Residente da África do Sul, Carlos Lopes tem acompanhado de perto a instabilidade que se vive em Moçambique após as eleições gerais realizadas naquele país.
O professor universitário defende que o que está a acontecer naquele país vai replicar-se por outros países africanos.
“Eu acho que a maior parte dos países africanos vão viver períodos de grande turbulência, porque temos uma população muito jovem que está impaciente para poder beneficiar do desenvolvimento, mas também dos processos políticos”, começou por declarar Carlos Lopes que, de seguida, explicou que “nós não podemos continuar, na maior parte dos países, a fazer a política da mesma maneira”.
“Esses jovens, da mesma maneira que ficam muito excitados com determinadas propostas, vemos isso, por exemplo, nos países sahelianos, também podem desmanchar esse apoio de uma forma muito rápida por causa dessa mesma impaciência. O que eu acho é que os sistemas políticos e a integridade eleitoral terá de ser modificada na forma como ela é encarada actualmente pelos líderes políticos, se eles quiserem sobreviver, porque senão vai haver muita contestação”.
Eleições nos EUA
Já a vitória de Donald Trump nas eleições presidenciais nos EUA não trará, no entender de Carlos Lopes, alterações relativamente à política externa relativamente à África.
“Nos Estados Unidos há uma continuidade das políticas externas em relação à África, que estão muito marcadas por duas grandes preocupações, uma é a luta contra o terrorismo e outra é a tensão que existe em relação à China”, defende Carlos Lopes.
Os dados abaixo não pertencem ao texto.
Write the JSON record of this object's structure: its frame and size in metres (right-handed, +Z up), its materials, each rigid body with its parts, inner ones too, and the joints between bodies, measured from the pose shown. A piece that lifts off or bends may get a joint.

Será no clima e no comércio que o continente africano poderá esperar alterações na relação com os EUA.
“A administração de Trump provavelmente vai transformar de forma bastante radical os debates sobre o clima e os debates sobre o comércio, vai haver implicações grandes para a África”.
Guiné-Bissau
Natural da Guiné-Bissau, Carlos Lopes comentou igualmente a decisão do Presidente da República daquele país, Umaro Sissoco Embaló, de adiar as eleições que havia marcado anteriormente sem ter, entretanto, escolhido uma nova data.
“Eu acho que a Guiné-Bissau já faz um tempo não segue os princípios constitucionais e a panóplia de diferentes desenvolvimentos estão completamente fora daquilo que prevê a Constituição e daquilo que são as obrigações constitucionais. Os actores políticos estão, digamos, numa sobrevida em relação aos aspectos legais que não vai ser muito fácil de resolver. E, portanto, estamos no risco muito forte de ter o conjunto das instituições legais da Guiné-Bissau em posição de ilegalidade”.
COP29
Em entrevista à RFI, Carlos Lopes abordou a edição da conferência do ambiente que decorre em Baku, capital do Azerbaijão.
Questionado sobre o que pode o continente africano esperar desta conferência, Carlos Lopes disse que há “grandes esperanças de que os posicionamentos da África possam demonstrar que temos uma crise de financiamento climático que precisa de ser resolvida a um outro nível que as promessas que são feitas COP após COP”.
Quanto ao financiamento climático e a forma como este deve ser feito, Carlos Lopes diz que apesar de o Acordo de Paris ser “bastante claro”, tem havido “tentativas de reinterpretação do Acordo que são rechaçadas pelos países em desenvolvimento. Por exemplo, no que diz respeito às promessas de financiamento e os tais 100 mil milhões de dólares de contribuições anuais para a questão climática, segundo a OCDE, teriam já sido atingidos a partir do ano passado, depois de vários anos de déficit em relação a essa promessa. Acontece que esses 100 mil milhões têm de ser contabilizados como ajuda ao desenvolvimento”.
Sobre as alterações climáticas, na mesma entrevista, Carlos Lopes defendeu que a África merece uma maior atenção.
“A questão da justiça climática é uma questão que preocupa muitos africanos, que estão no centro do furacão, já com consequências drásticas. As pessoas todas viram imagens do que se passou em Valência, Espanha, mas viram muito poucas imagens das 5 milhões de pessoas que foram deslocadas por causa de cheias, só na Nigéria. Temos essa situação praticamente em todo o Sahel e é apenas uma manifestação das várias que o continente tem vindo a registar, que são dramáticas e que levam a essa situação de grande desespero”.
Texto originalmente publicado na edição impressa do Expresso das Ilhas nº 1198 de 13 de Novembro de 2024.